"Better a fallen rocket than never a burst of light."
~ Tom Stoppard, The Invention of Love

Saturday, July 18, 2015

Relationship Spotlight: Barry Winchell & Calpernia Addams (Soldier’s Girl)

In a film that shows some of the darkness people can be capable of, this relationship is a spot of light.  The warmth of care between these two, their slow, simmering attraction, is simply gorgeous, and it’s a travesty that their love would put either of them in danger from those find it abnormal or wrong.

Their meet-cute isn’t exactly one for the ages.  Before they physically meet, each has caught the other’s eye – Barry is instantly taken with Callie when he sees her perform at the club where she works, and from her onstage vantage point, she picks him out of the crowd – but their actual introduction leaves something to be desired.  Surrounded by Barry’s drunk army buddies, who alternate between leering at Callie and making jokes at her expense, Callie pulls Barry aside mainly to prevent a fight between him and one of his belligerent friends.  As the two walk off together, Barry’s friends jovially remind him of his “mission”:  ascertaining Callie’s genitalia.

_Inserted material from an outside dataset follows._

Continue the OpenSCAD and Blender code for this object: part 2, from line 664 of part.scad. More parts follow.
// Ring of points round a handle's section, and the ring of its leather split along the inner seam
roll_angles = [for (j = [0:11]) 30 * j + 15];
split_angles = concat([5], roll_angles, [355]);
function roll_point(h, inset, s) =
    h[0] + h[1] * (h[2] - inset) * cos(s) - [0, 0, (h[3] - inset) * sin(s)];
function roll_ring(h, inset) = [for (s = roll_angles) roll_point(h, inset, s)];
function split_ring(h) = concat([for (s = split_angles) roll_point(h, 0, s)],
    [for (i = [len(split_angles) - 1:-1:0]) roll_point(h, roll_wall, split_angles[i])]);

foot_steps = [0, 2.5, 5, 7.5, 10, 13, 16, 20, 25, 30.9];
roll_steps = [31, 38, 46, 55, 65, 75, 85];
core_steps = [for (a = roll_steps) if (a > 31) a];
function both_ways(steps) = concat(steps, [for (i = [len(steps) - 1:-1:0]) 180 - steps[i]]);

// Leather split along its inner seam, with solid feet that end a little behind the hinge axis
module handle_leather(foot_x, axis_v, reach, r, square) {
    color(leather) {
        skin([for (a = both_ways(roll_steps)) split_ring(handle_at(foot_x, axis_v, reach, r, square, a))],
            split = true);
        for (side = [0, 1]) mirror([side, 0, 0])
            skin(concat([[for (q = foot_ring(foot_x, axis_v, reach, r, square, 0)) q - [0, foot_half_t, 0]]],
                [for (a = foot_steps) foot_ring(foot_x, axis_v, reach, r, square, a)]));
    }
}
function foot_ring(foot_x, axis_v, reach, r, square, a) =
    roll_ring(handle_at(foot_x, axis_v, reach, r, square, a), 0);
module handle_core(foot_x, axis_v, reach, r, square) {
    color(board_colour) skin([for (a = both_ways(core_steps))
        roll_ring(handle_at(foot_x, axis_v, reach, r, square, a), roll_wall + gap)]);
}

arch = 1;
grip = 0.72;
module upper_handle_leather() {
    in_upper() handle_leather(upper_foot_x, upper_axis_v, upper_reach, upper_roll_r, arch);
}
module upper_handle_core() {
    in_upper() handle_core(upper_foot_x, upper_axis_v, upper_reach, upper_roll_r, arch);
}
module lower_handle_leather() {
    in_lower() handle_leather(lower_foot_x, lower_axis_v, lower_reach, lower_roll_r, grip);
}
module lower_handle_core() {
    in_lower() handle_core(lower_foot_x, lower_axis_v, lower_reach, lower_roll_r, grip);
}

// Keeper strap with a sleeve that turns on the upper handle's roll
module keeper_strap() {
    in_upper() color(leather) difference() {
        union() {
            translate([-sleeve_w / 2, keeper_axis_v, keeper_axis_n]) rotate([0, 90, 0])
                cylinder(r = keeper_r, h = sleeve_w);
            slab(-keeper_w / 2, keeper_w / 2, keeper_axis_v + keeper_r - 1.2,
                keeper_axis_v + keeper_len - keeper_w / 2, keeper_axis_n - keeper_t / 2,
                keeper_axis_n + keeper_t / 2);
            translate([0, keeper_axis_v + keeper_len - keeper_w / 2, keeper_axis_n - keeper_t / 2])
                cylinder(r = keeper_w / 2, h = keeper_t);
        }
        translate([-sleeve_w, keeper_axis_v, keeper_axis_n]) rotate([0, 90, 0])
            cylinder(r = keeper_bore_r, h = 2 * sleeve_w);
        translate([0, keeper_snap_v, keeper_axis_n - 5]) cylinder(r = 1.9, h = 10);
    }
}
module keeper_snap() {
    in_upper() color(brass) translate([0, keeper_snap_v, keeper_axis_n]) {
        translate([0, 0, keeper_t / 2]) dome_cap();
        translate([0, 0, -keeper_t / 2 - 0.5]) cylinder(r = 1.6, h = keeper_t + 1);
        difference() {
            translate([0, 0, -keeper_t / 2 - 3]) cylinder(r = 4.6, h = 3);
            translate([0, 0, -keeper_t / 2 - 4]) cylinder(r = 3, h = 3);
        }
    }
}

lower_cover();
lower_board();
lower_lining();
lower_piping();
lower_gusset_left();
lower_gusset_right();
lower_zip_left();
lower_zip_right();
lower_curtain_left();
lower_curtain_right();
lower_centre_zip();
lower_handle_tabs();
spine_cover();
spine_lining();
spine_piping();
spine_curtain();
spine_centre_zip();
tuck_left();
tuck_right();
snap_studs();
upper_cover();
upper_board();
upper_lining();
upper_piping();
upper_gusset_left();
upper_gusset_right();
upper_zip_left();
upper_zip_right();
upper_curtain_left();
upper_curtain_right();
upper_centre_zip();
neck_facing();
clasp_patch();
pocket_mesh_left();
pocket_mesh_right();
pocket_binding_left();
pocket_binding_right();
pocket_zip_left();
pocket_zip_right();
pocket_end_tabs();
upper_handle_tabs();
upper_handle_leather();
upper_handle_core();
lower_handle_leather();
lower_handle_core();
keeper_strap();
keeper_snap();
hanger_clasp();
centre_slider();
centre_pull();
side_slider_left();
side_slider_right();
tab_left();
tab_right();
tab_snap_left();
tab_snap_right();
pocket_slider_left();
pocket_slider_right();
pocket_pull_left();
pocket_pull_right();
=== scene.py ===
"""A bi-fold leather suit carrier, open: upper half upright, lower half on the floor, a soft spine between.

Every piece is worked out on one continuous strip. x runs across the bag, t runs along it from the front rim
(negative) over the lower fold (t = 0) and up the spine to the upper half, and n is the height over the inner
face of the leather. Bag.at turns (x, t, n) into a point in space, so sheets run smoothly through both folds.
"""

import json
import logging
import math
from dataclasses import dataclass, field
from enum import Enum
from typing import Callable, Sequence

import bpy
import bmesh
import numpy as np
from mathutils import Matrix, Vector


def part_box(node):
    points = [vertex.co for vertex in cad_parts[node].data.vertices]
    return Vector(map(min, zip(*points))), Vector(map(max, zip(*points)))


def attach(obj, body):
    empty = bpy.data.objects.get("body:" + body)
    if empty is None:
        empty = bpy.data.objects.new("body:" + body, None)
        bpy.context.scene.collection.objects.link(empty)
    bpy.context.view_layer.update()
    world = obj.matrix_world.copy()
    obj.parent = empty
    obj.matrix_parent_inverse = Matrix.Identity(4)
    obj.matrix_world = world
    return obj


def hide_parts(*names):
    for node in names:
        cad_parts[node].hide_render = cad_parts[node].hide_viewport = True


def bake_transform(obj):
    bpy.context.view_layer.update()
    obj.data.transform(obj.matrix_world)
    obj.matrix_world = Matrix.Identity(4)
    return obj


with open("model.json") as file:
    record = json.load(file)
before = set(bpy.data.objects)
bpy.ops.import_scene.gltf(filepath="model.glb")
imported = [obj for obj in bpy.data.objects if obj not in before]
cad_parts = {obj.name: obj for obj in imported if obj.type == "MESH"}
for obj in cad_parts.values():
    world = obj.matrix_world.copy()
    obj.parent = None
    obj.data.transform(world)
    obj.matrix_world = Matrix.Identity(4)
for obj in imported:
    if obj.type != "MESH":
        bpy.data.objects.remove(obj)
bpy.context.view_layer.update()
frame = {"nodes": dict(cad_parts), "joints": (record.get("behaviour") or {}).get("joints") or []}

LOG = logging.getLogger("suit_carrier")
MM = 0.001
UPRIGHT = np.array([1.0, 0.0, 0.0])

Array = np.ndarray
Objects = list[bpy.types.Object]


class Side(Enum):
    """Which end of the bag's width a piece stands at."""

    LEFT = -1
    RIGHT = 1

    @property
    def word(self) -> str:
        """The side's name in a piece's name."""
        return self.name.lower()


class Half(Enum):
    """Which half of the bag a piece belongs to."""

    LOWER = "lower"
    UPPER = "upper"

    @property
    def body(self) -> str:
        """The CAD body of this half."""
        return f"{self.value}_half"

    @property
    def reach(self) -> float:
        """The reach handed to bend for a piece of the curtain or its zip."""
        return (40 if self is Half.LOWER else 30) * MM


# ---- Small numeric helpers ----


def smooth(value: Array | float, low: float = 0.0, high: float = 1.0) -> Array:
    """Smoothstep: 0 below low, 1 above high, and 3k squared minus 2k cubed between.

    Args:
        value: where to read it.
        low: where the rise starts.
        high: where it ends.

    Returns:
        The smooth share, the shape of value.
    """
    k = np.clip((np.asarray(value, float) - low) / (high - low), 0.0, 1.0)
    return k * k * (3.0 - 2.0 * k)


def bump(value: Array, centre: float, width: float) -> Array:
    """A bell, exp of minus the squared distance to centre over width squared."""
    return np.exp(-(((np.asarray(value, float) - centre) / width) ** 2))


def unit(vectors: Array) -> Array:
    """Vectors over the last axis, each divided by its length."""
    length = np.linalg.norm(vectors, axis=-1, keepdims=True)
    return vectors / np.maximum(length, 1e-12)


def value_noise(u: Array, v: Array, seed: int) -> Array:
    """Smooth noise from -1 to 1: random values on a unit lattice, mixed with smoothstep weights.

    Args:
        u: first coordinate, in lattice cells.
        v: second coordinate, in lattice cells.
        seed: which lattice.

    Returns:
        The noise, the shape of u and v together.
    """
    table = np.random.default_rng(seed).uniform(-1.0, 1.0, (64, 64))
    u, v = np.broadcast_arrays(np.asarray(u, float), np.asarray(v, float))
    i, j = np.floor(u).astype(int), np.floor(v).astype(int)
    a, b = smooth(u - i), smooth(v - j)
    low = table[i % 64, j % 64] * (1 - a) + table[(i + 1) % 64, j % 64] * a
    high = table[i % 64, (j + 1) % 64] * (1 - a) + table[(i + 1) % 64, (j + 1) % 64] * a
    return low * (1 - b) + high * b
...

But in the midst of that boisterous, sexist, transphobic setting, something begins to happen.  Callie is friendly and self-deprecatingly winning, and Barry is shy but kind in a gentlemanly way.  Right off the bat, Barry makes no question of Callie’s gender identity.  If anything, she’s the one who’s preoccupied by it, flirting offhandedly but never thinking he’ll honestly look twice at her until he asks for her phone number.  And when he calls, they fall almost immediately into a lovely, comfortable relationship.  They joke and play around, they share details of their lives, Callie introduces him to her friends, and Barry brags about the strides he’s making in the army. 

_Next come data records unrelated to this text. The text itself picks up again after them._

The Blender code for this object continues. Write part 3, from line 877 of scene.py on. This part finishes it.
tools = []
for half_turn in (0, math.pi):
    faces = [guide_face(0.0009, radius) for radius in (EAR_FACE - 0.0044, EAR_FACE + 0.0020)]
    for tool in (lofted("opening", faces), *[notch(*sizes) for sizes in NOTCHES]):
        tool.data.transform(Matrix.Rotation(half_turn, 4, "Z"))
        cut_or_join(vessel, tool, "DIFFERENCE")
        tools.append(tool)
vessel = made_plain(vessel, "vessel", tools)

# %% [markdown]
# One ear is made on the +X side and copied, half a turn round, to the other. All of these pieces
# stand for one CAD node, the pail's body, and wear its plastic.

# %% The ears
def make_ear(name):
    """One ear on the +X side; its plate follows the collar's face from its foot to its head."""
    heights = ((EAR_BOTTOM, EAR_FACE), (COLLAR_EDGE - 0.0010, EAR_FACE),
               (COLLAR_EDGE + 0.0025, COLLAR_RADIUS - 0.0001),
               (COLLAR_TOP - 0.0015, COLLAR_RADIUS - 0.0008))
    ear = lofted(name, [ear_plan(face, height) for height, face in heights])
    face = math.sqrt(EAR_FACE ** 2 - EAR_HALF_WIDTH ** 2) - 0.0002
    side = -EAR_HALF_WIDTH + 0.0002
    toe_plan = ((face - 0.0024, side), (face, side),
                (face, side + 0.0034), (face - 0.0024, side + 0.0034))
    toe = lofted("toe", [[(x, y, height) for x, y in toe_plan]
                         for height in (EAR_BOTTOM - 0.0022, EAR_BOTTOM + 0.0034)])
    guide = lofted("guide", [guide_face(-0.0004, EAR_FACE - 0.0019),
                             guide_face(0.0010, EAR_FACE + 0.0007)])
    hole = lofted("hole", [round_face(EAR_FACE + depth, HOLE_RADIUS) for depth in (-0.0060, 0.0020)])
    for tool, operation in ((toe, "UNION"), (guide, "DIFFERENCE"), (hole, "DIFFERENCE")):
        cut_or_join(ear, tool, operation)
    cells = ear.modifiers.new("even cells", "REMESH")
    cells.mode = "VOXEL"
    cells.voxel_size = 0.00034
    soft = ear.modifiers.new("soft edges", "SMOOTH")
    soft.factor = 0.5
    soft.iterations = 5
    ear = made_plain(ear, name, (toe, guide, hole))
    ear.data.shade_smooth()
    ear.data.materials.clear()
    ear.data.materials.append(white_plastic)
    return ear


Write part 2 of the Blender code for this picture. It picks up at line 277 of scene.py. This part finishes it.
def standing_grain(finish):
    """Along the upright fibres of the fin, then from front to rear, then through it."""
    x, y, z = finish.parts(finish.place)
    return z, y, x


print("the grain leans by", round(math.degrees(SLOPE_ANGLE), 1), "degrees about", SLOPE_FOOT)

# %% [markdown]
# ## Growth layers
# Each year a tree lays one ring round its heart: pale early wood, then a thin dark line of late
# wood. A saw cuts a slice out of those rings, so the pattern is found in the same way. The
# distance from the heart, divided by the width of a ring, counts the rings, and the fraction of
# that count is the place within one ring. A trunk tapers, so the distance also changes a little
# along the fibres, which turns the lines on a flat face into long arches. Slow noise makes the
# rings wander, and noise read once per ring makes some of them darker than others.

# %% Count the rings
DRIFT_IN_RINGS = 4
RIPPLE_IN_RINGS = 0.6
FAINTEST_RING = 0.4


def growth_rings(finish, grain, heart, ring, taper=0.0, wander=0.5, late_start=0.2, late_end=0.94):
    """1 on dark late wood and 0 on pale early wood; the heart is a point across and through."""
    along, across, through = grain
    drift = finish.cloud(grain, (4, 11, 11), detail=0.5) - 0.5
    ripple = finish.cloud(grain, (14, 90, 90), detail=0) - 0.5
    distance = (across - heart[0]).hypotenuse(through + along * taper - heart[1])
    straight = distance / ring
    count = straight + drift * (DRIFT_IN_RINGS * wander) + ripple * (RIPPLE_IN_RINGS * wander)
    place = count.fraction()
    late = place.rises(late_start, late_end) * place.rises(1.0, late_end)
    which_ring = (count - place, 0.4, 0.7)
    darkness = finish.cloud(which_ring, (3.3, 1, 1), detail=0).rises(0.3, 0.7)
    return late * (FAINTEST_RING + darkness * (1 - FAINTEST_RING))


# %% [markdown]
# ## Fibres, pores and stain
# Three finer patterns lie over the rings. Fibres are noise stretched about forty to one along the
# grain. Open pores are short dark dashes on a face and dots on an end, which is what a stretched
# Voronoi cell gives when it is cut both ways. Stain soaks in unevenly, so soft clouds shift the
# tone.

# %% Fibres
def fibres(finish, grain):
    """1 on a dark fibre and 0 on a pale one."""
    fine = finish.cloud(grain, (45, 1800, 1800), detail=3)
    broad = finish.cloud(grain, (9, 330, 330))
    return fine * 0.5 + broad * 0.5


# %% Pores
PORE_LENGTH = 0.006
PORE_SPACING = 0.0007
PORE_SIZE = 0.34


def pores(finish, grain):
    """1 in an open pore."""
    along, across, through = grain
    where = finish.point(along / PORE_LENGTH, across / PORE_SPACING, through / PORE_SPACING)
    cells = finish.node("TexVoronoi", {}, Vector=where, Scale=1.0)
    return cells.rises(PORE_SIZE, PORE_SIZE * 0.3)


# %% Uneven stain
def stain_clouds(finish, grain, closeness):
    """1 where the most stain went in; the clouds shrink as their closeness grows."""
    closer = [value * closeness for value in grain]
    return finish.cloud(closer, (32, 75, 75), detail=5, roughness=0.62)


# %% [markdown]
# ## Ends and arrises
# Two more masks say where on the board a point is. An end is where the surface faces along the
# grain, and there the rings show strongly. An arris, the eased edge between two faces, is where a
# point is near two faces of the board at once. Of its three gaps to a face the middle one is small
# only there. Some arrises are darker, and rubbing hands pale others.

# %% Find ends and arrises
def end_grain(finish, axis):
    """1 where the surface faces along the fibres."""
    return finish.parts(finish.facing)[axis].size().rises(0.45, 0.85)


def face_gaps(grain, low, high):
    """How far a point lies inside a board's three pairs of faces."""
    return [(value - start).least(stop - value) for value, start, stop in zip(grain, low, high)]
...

It’s not a relationship without no internal troubles; they can both be insecure (Callie about her looks, Barry about his intelligence,) Callie can lash out when she’s feeling vulnerable, and Barry tends to bottle up his fears or worries until they explode.  However, by and large, they simply are.  Barry reminds Callie how beautiful she is when she doesn’t feel it.  Callie celebrates Barry’s gentleness and sensitivity, which, the army tends to view as liabilities.  Each wants the best for the other, pushing them toward their full potential, but each also recognizes when the other is in a fragile place and needs a little slack.

I really like that Callie being trans isn’t a huge thing in their relationship, but it’s also not completely ignored.  Early on, Callie tries to avoid reminders of it, fearing that Barry will get scared off.  In fact, the first time he tries to attend to her in bed, she begs him not to, insisting that it will ruin everything.  As their relationship progresses, however, Callie starts, slowly, to be more comfortable with letting him see her as she is, trusting that her trans status doesn’t affect his love for her.  She opens up about the last time she saw her mother, she shares her hopes for further medical transition, and her pre-transition history in the military becomes an inside joke between them – they teasingly give each other orders, and Barry admits to being a little jealous when he finds out she outranks him.  It’s part of their relationship, because it’s part of Callie, but it’s only that:  a part.  Not a problem.  Not a complication.  Not an issue.  Just a part.  As much a feature of their relationship as Barry being a soldier, Callie being a performer, or both of them being from the south.  It’s others looking in from the outside that magnify it and try to twist it into something insidious.  When it’s just Callie and Barry, that’s all it is, one of many pieces that contribute to the whole of their love.